2. Обретение родины

We use cookies. Read the Privacy and Cookie Policy

2. Обретение родины

Человек находит родину не просто инстинктом, но инстинктивно укорененным духом, и имеет ее любовью. А это означает, что вопрос о родине разрешается в порядке самопознания и добровольного избрания.

Можно принудительно и формально причислить человека или целое множество людей к какому-нибудь государству. Можно наказывать и казнить людей за формально совершенную измену. Но заставить человека любить какую-нибудь «страну», как свою родину, или быть националистом чужой ему нации – невозможно. Любовь возникает сама, а если она сама не возникает, то ее не будет; она не вынудима, она есть дело свободы, внутренней свободы человеческого самоопределения.

Но этого мало. Она есть дело его духовной свободы, добровольного, духовного самоопределения. Как это понимать?

Установим, прежде всего, что природные, исторические, кровные и бытовые связи, которые сами по себе могут и не указывать человеку его родину, – могут и должны приобретать то духовное значение, которое делает их достойным предметом патриотической любви. Тогда они наполняются внутренним, священным значением, ибо человек воспринимает через них как бы тело, или жилище, или колыбель, или орудие и средство, или материал для духа; для своего духа, но не только для своего: для духа своих предков и своего народа. Все перечисленные нами внешние условия жизни – становятся тогда верным знаком национального духа и необходимым ему материалом. Вот почему русскому сердцу не милы степи пампасов и тундры Канады; но малороссийские степи и архангельские тундры могут заставить его сердце забиться. Не кровь сама по себе решает вопрос о родине, а кровь как воплотительница и носительница духовной традиции. Не территория священна и неприкосновенна; ибо императорская Россия уступила добровольно Аляску и никто не видел в этом позора, но территория, необходимая для расцвета русской национальной духовной культуры, всегда будет испытываться русскими патриотами как священная и неприкосновенная.

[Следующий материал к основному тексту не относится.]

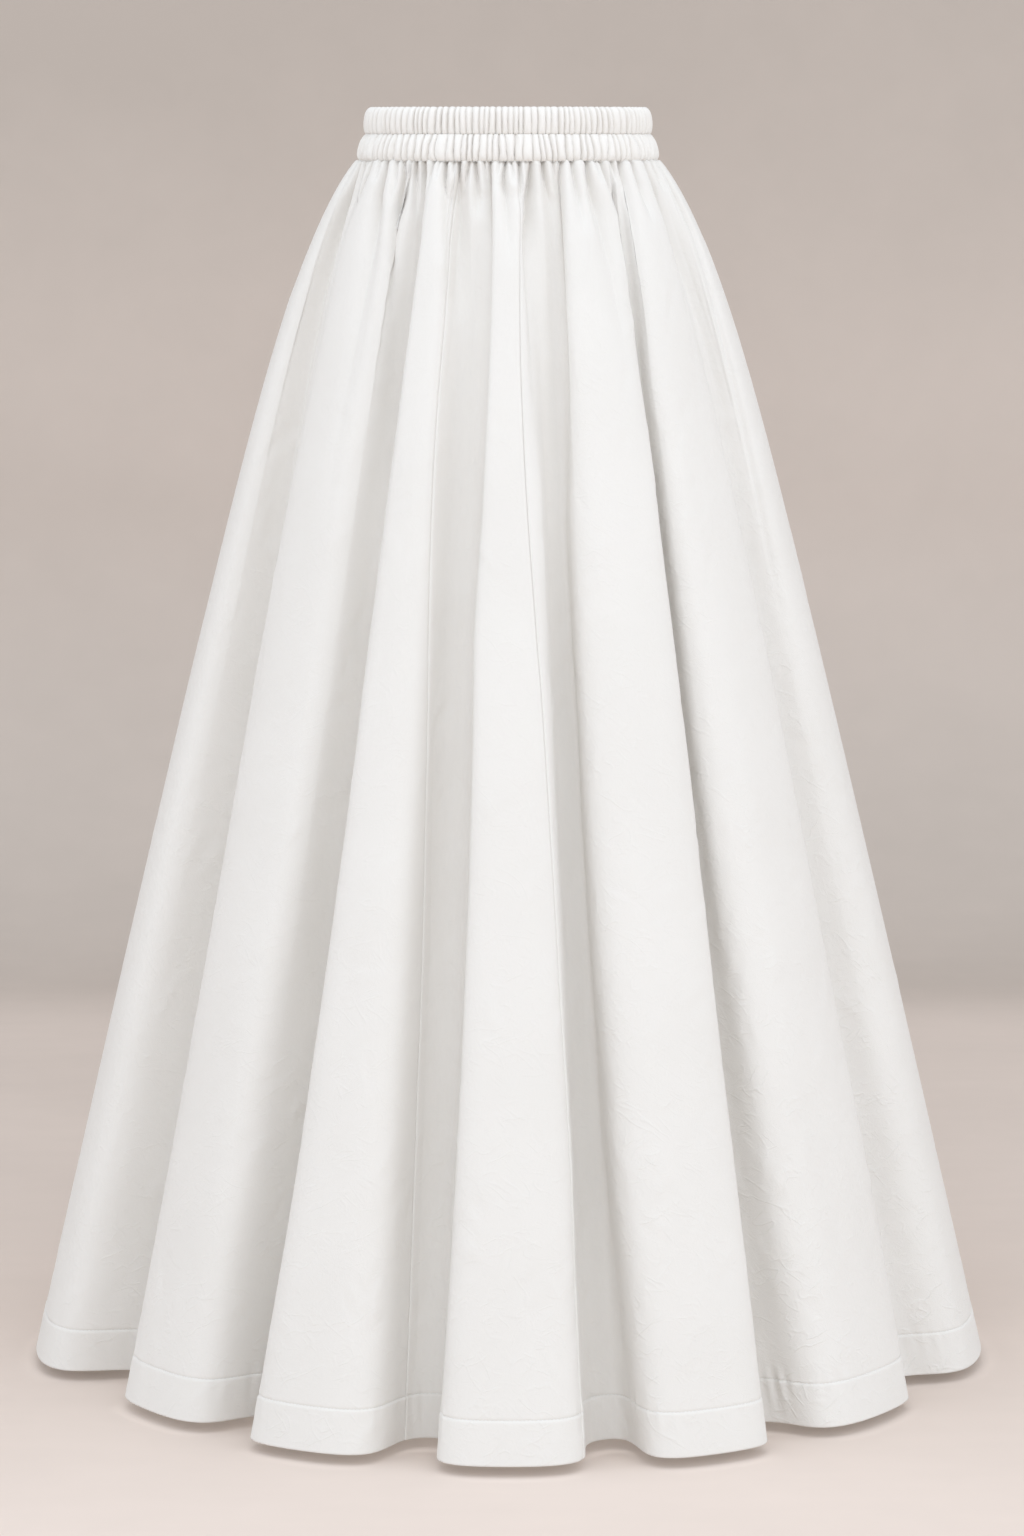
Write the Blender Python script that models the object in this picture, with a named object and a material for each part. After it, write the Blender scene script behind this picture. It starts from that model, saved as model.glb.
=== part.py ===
# Gathered maxi skirt with a two channel elastic waistband, filled out as if it were worn.
# Metres, +Z up, front toward -Y. The origin is the centre of the waistband at half its height.

from collections import namedtuple

import bmesh
import bpy
import numpy as np

COLLECTION_NAME = "gathered_maxi_skirt"

# Waistband: two elastic channels, one above the other
WAIST_HALF_WIDTH = 0.117
WAIST_HALF_DEPTH = 0.0885
BAND_TOP = 0.0228
CHANNEL_SEAM = 0.0008
BAND_BOTTOM = -0.0207
RIDGES_PER_CHANNEL = 69
COLUMNS_PER_RIDGE = 3
RIDGE_DEPTH = 0.0014
RIDGE_UNEVENNESS = 0.28
LOWER_RIDGE_SLANT = 0.45

# Skirt: six gores gathered into the band, with a turned hem
SEAM_GAP = 0.0003
SKIRT_TOP = BAND_BOTTOM - SEAM_GAP
HEM_LEVEL = -1.0169
SKIRT_DROP = SKIRT_TOP - HEM_LEVEL
GATHERED_OUTSET = 0.0052
HEM_DEPTH = 0.034
CLOTH_WALL = 0.0012
HEM_WALL = 0.0022
HIP_SWELL = 0.027
HIP_LENGTH = 0.075
FRONT_SWELL_SHARE = 0.35

# Large folds: how they grow down the skirt and how their sides stand at the hem
FOLD_GROWTH = 0.65
CREST_WIDENING = 0.55
SIDE_STEEPNESS = 0.85
VALLEY_NARROWING = 1.15

# Gathers just under the band
GATHERS_PER_FOLD = 5
COLUMNS_PER_GATHER = 4
GATHER_AT_SEAM = 0.0009
GATHER_DEPTH = 0.0021
GATHER_RISE = 0.012
GATHER_LENGTHS = (0.11, 0.05, 0.08, 0.045, 0.095)

SEED = 7

# Distances below the skirt's top edge at which its sections are taken
SECTION_DROPS = (
    0.0, 0.010, 0.028, 0.062, 0.12, 0.22, 0.42, 0.68,
    SKIRT_DROP - HEM_DEPTH - 0.0015, SKIRT_DROP - HEM_DEPTH, SKIRT_DROP,
)

# A row for each large fold, starting at the valley on its left. Angles are in degrees from the
# front, positive toward +X. At the waist they are where the fold's raised face begins and ends.
# Reaches are distances from the skirt's axis at the hem.
Fold = namedtuple("Fold", "hem_valley waist_left waist_right valley_reach crest_reach")
FOLDS = (
    Fold(-115.0, -106.0, -80.0, 0.304, 0.400),
    Fold(-67.0, -66.0, -40.0, 0.296, 0.362),
    Fold(-39.5, -31.0, -20.5, 0.288, 0.369),
    Fold(-13.4, -7.5, 5.0, 0.294, 0.376),
    Fold(13.4, 19.5, 41.0, 0.292, 0.378),
    Fold(38.5, 47.5, 62.0, 0.302, 0.377),
    Fold(67.5, 76.0, 104.0, 0.304, 0.401),
    Fold(116.0, 117.0, 133.0, 0.298, 0.370),
    Fold(141.5, 142.0, 160.0, 0.288, 0.374),
    Fold(166.5, 170.0, 185.0, 0.292, 0.377),
    Fold(194.0, 196.0, 212.0, 0.290, 0.372),
    Fold(219.0, 221.0, 242.0, 0.296, 0.366),
)
FACE_START = 0.25
FACE_END = 0.75

# The gores, each with the place of the seam on its left, counted in folds along the table above
Gore = namedtuple("Gore", "name seam")
GORES = (
    Gore("gore_front_left", 0.50),
    Gore("gore_front_centre", 2.85),
    Gore("gore_front_right", 3.65),
    Gore("gore_back_right", 6.50),
    Gore("gore_back_centre", 8.75),
    Gore("gore_back_left", 9.75),
)

# Outward offset of each channel's outer face from the waist ellipse, by height, and how deep its
# ridges are there. The last two rows of each are the plain inner face.
Level = namedtuple("Level", "height offset ridge")
UPPER_PROFILE = (
    Level(CHANNEL_SEAM + SEAM_GAP / 2, -0.0004, 0.5),
    Level(0.0065, 0.0010, 1.0),
    Level(0.0170, 0.0003, 1.0),
    Level(BAND_TOP, -0.0036, 0.4),
    Level(0.0216, -0.0058, 0.0),
    Level(CHANNEL_SEAM + SEAM_GAP / 2, -0.0050, 0.0),
)
LOWER_PROFILE = (
    Level(BAND_BOTTOM, 0.0056, 0.5),
    Level(-0.0155, 0.0068, 1.0),
    Level(-0.0060, 0.0050, 1.0),
    Level(CHANNEL_SEAM - SEAM_GAP / 2, 0.0002, 0.5),
    Level(CHANNEL_SEAM - SEAM_GAP / 2, -0.0050, 0.0),
    Level(BAND_BOTTOM, -0.0004, 0.0),
)

WHITE_COTTON = (0.86, 0.86, 0.85, 1.0)
WHITE_CHANNEL = (0.84, 0.84, 0.83, 1.0)
COTTON_ROUGHNESS = 0.85


def clear_scene():
    for item in list(bpy.data.objects):
        bpy.data.objects.remove(item, do_unlink=True)


def cloth_material(name, colour):
    material = bpy.data.materials.new(name)
    material.use_nodes = True
    shader = material.node_tree.nodes["Principled BSDF"]
    shader.inputs["Base Color"].default_value = colour
    shader.inputs["Roughness"].default_value = COTTON_ROUGHNESS
    shader.inputs["Metallic"].default_value = 0.0
    return material


def loft(collection, name, sections, closed, colour):
    """Skin a row of like sections, each a closed loop of points round the wall.

    An open row is capped across the wall, from each point to the one opposite it in the loop.
    """
    mesh_data = bmesh.new()
    grid = [[mesh_data.verts.new(point) for point in section] for section in sections]
    size = len(grid[0])
    spans = len(grid) if closed else len(grid) - 1
    for i in range(spans):
        here = grid[i]
        beyond = grid[(i + 1) % len(grid)]
        for j in range(size):
            k = (j + 1) % size
            mesh_data.faces.new((here[j], here[k], beyond[k], beyond[j]))
    if not closed:
        for end in (grid[0], grid[-1]):
            for j in range(size // 2 - 1):
                mesh_data.faces.new((end[j], end[j + 1], end[size - 2 - j], end[size - 1 - j]))
    bmesh.ops.recalc_face_normals(mesh_data, faces=mesh_data.faces)
    mesh = bpy.data.meshes.new(name)
    mesh_data.to_mesh(mesh)
    mesh_data.free()
    mesh.shade_smooth()
    mesh.materials.append(cloth_material(name + "_cotton", colour))
    part = bpy.data.objects.new(name, mesh)
    collection.objects.link(part)
    return part


def direction(degrees):
    """Unit vectors in plan for angles from the front, positive toward +X."""
    angle = np.radians(degrees)
    return np.stack([np.sin(angle), -np.cos(angle)], axis=-1)


def along_folds(position, column, full_turn=0.0):
    """A column of the fold table at positions counted in folds, straight between valleys."""
    values = [getattr(fold, column) for fold in FOLDS]
    return np.interp(position, range(len(FOLDS) + 1), values + [values[0] + full_turn])


def waist_angle(position):
    """Angle at the waist, straight between the edges of the folds' raised faces."""
    places, angles = [], []
    for number in (-1, *range(len(FOLDS)), len(FOLDS)):
        fold = FOLDS[number % len(FOLDS)]
        turn = 360.0 * (number // len(FOLDS))
        places += [number + FACE_START, number + FACE_END]
        angles += [fold.waist_left + turn, fold.waist_right + turn]
    return np.interp(position, places, angles)


def hem_points(position):
    """Middle line of the hem in plan, and the folds' way out from it."""
    index = np.floor(position).astype(int)
    turn = 2.0 * np.pi * (position - index)
    width = along_folds(index + 1.0, "hem_valley", 360.0) - along_folds(index, "hem_valley", 360.0)
    middle_angle = along_folds(position, "hem_valley", 360.0)
    sway = -CREST_WIDENING * np.sin(turn) + SIDE_STEEPNESS * np.sin(2.0 * turn) / 2.0
    angle = middle_angle + width * sway / (2.0 * np.pi)
    valley = along_folds(position, "valley_reach")
    crest = np.array([fold.crest_reach for fold in FOLDS])[index]
    rise = 1.0 - ((1.0 + np.cos(turn)) / 2.0) ** VALLEY_NARROWING
    reach = valley + (crest - valley) * rise
    middle_reach = (valley + along_folds(position, "crest_reach")) / 2.0
    middle = direction(middle_angle) * middle_reach[:, None]
    return middle, direction(angle) * reach[:, None] - middle


def waist_points(position, outset):
    """Points of the waist ellipse, moved out, and its outward normals in plan."""
    spoke = direction(waist_angle(position))
    normal = spoke / np.array([WAIST_HALF_WIDTH, WAIST_HALF_DEPTH])
    normal /= np.linalg.norm(normal, axis=1, keepdims=True)
    return spoke * np.array([WAIST_HALF_WIDTH, WAIST_HALF_DEPTH]) + normal * outset, normal


def skirt_grid():
    """Outer and inner points of the whole skirt, by column of cloth and section."""
    columns = len(FOLDS) * GATHERS_PER_FOLD * COLUMNS_PER_GATHER
    column = np.arange(columns)
    position = column * len(FOLDS) / columns
    phase = 2.0 * np.pi * column / COLUMNS_PER_GATHER
    gather_number = (column + COLUMNS_PER_GATHER // 2) // COLUMNS_PER_GATHER
    length = np.array(GATHER_LENGTHS)[gather_number % len(GATHER_LENGTHS)]
    waist, normal = waist_points(position, GATHERED_OUTSET)
    middle, fold = hem_points(position)
    hip = HIP_SWELL * (FRONT_SWELL_SHARE + (1.0 - FRONT_SWELL_SHARE) * normal[:, 0] ** 4)
    outer = np.zeros((columns, len(SECTION_DROPS), 3))
    wall = np.zeros(len(SECTION_DROPS))
    for row, drop in enumerate(SECTION_DROPS):
        share = drop / SKIRT_DROP
        swell = hip * (1.0 - np.exp(-drop / HIP_LENGTH)) * (1.0 - share)
        rise = GATHER_AT_SEAM + (GATHER_DEPTH - GATHER_AT_SEAM) * min(1.0, drop / GATHER_RISE)
        gather = -rise * np.exp(-((drop / length) ** 2)) * np.cos(phase)
        plan = waist + (middle - waist) * share + fold * share ** FOLD_GROWTH
        outer[:, row, :2] = plan + normal * (swell + gather)[:, None]
        outer[:, row, 2] = SKIRT_TOP - drop
        wall[row] = HEM_WALL if drop >= SKIRT_DROP - HEM_DEPTH else CLOTH_WALL
    along = np.roll(outer, -1, axis=0) - np.roll(outer, 1, axis=0)
    inward = np.cross(along, (0.0, 0.0, -1.0))
    inward /= np.linalg.norm(inward, axis=2, keepdims=True)
    return outer, outer + inward * wall[None, :, None]


def pulled_back(edge, neighbour):
    """A seam edge drawn half the seam's gap toward the gore that it belongs to."""
    step = neighbour - edge
    return edge + step / np.linalg.norm(step, axis=1, keepdims=True) * SEAM_GAP / 2.0


def build_gores(collection):
    outer, inner = skirt_grid()
    per_fold = GATHERS_PER_FOLD * COLUMNS_PER_GATHER
    for number, gore in enumerate(GORES):
        following = GORES[(number + 1) % len(GORES)].seam
        if following < gore.seam:
            following += len(FOLDS)
        columns = np.arange(round(gore.seam * per_fold), round(following * per_fold) + 1) % len(outer)
        out = outer[columns]
        back = inner[columns]
        for side in (out, back):
            side[0] = pulled_back(side[0], side[1])
            side[-1] = pulled_back(side[-1], side[-2])
        sections = [list(out[i]) + list(back[i][::-1]) for i in range(len(columns))]
        loft(collection, gore.name, sections, False, WHITE_COTTON)


def ridge_angles(generator):
    """Angles of the columns of an uneven ring of ridges, and where the grooves are."""
    widths = 1.0 + RIDGE_UNEVENNESS * generator.uniform(-1.0, 1.0, RIDGES_PER_CHANNEL)
    starts = np.concatenate([[0.0], np.cumsum(widths)]) / widths.sum() * 360.0
    angles = []
    for i in range(RIDGES_PER_CHANNEL):
        for j in range(COLUMNS_PER_RIDGE):
            angles.append(starts[i] + (starts[i + 1] - starts[i]) * j / COLUMNS_PER_RIDGE)
    groove = np.tile([1.0] + [0.0] * (COLUMNS_PER_RIDGE - 1), RIDGES_PER_CHANNEL)
    return np.array(angles), groove


def build_channel(collection, name, profile, slant, generator):
    angles, groove = ridge_angles(generator)
    pitch = 360.0 / RIDGES_PER_CHANNEL
    heights = [level.height for level in profile]
    middle = (max(heights) + min(heights)) / 2.0
    reach = max(heights) - min(heights)
    rings = []
    for level in profile:
        lean = slant * pitch * (level.height - middle) / reach
        spoke = direction(angles + lean * np.sin(np.radians(angles * 3.0)))
        normal = spoke / np.array([WAIST_HALF_WIDTH, WAIST_HALF_DEPTH])
        normal /= np.linalg.norm(normal, axis=1, keepdims=True)
        offset = level.offset - RIDGE_DEPTH * level.ridge * groove
        ring = spoke * np.array([WAIST_HALF_WIDTH, WAIST_HALF_DEPTH]) + normal * offset[:, None]
        rings.append(np.column_stack([ring, np.full(len(angles), level.height)]))
    sections = [[ring[i] for ring in rings] for i in range(len(angles))]
    loft(collection, name, sections, True, WHITE_CHANNEL)


def main():
    clear_scene()
    collection = bpy.data.collections.new(COLLECTION_NAME)
    bpy.context.scene.collection.children.link(collection)
    generator = np.random.default_rng(SEED)
    build_channel(collection, "waistband_upper_channel", UPPER_PROFILE, 0.0, generator)
    build_channel(collection, "waistband_lower_channel", LOWER_PROFILE, LOWER_RIDGE_SLANT, generator)
    build_gores(collection)


main()
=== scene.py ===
import math

import bpy
import numpy as np
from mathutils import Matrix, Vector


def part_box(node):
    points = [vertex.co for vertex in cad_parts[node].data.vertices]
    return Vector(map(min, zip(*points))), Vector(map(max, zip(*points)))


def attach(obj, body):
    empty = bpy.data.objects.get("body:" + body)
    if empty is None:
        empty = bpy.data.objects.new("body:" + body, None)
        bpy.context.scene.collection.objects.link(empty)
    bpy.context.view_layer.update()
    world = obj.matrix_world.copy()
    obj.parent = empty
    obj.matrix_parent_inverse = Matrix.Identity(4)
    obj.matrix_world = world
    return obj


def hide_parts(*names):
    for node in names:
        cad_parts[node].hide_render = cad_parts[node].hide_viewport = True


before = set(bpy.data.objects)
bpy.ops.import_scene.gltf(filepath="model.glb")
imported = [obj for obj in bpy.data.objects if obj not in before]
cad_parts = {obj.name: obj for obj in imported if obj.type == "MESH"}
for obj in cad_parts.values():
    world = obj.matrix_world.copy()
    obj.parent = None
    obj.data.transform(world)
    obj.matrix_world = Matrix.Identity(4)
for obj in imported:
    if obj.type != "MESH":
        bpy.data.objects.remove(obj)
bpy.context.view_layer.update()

# White cotton maxi skirt: six flared gores gathered on to a band of two elastic channels.
# Metres, front toward -Y. The tables of gathers and creases are in millimetres.

mm = 0.001
print("frame loaded")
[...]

Итак, вопрос решается инстинктивно укорененным духом и любовью: духовной любовью [84] или, точнее и полнее, – любовью к национальному духу.

Так, для истинного патриотизма характерна не простая приверженность к внешней обстановке и к формальным признакам быта, но любовь к духу, укрывающемуся в них и являющемуся через них, к духу, который их создал, выработал, выстрадал, или наложил на них свою печать. Важно не «внешнее», само по себе, а «внутреннее»; не видимость, а сокровенная и явленная сущность. Важно то, что именно любится в любимом и за что оно любится. И вот, истинным патриотом будет тот, кто обретет для своего чувства предмет действительно стоящий самоотверженной любви и служения, предмет, который прежде всего «по хорошу мил», а потом уже и «по милу хорош».

Это можно выразить так, что истинный патриот любит свое отечество не обычным сильным пристрастием, мотивированным чисто субъективно и придающим своему предмету мнимую ценность («по милу хорош»): «Мне нравится моя родина, значит она для меня и хороша»… Он любит ее духовною, зрячею любовью; не только любит, но еще утверждает совершенство любимого: «Моя родина прекрасна, на самом деле прекрасна – перед лицом Божиим; как же мне не любить ее!?» Это значит, что истинный патриот исходит из признания действительного, не мнимого, объективного достоинства, присущего его родине; иными словами: он любит ее духовною любовью, в которой инстинкт и дух суть едино.

Любить родину значит любить нечто такое, что на самом деле заслуживает любви; так что любящий ее – прав в своей любви; и служащий ей – прав в своем служении; и в любви этой, и в служении этом – он находит свое жизненное самоопределение и свое счастье. Предмет, именуемый родиною, настолько сам по себе, объективно и безусловно прекрасен, что душа, нашедшая его, обретшая свою родину, – не может не любить ее…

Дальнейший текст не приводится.